Really, what is this construct but faith and trust, mixed with a bit of pixie dust?
Traditional faiths may have gone into somewhat of a decline in recent years, but that does not mean that faith has gone away. On the contrary, our very existence on a day-to-day basis is all about faith and trust.
On a very practical level, why would we bother to go to work, unless we believed that we would get paid, and trust that the money we received would be able to get things that matter to us?
Our like or dislike is irrelevant, the fact that we turn up to get money, shows we believe that money will in turn mean something to us.
When I get into my car and head down the road, I have to have faith that my car will work in a reasonable way, and trust that other road users will keep to at least the most basic of rules.
On a more basic level, we believe that life is worth living. We may struggle along or march joyfully, but most of us will find in our lives a combination of the two. In the good times and the bad we may say that we cannot go on, but we do.
And I guess this is where the pixie dust fits in.
Because to really carry on day to day, we must have some sort of belief in the ultimate purpose of it.
I know that some will disagree, saying “life is hard and then you die,” but if that is their core belief, why would they bother to carry on?
Maybe your “pixie dust” is the accumulation of wealth, or having fun with your mates, or getting drunk every weekend. These seem to me to be rather sad versions of pixie dust, but if they work for you then, I guess they are what works for you.

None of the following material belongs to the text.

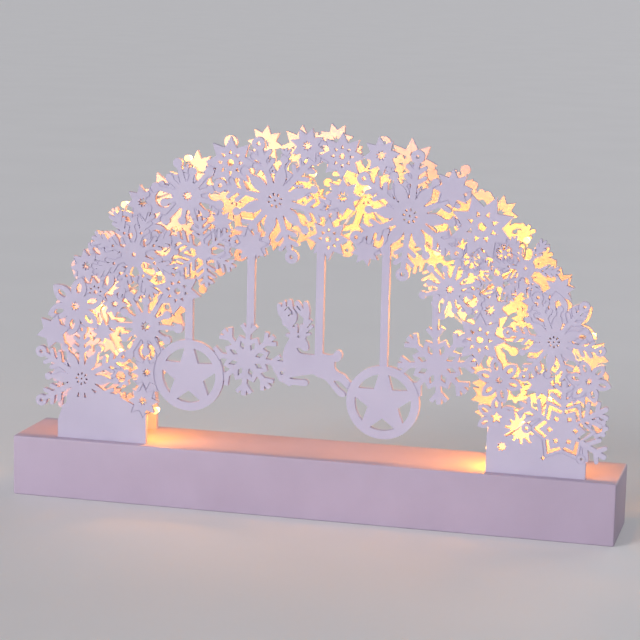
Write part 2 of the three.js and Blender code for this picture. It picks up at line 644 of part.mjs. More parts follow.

Maybe your “pixie dust” is a strong religious belief, or a committed political conviction. From my world view, at least these are more altruistic forms of the magic, even if I abhor your stance on particular issues.
We may not be aware of it, but all of us find our own version of pixie dust – our own reason for carrying on.
All of us are on our own journey through life, and rather than waiting for Tinkerbell to sprinkle the magic dust over us, we can search for our own magic, our own reason to carry one.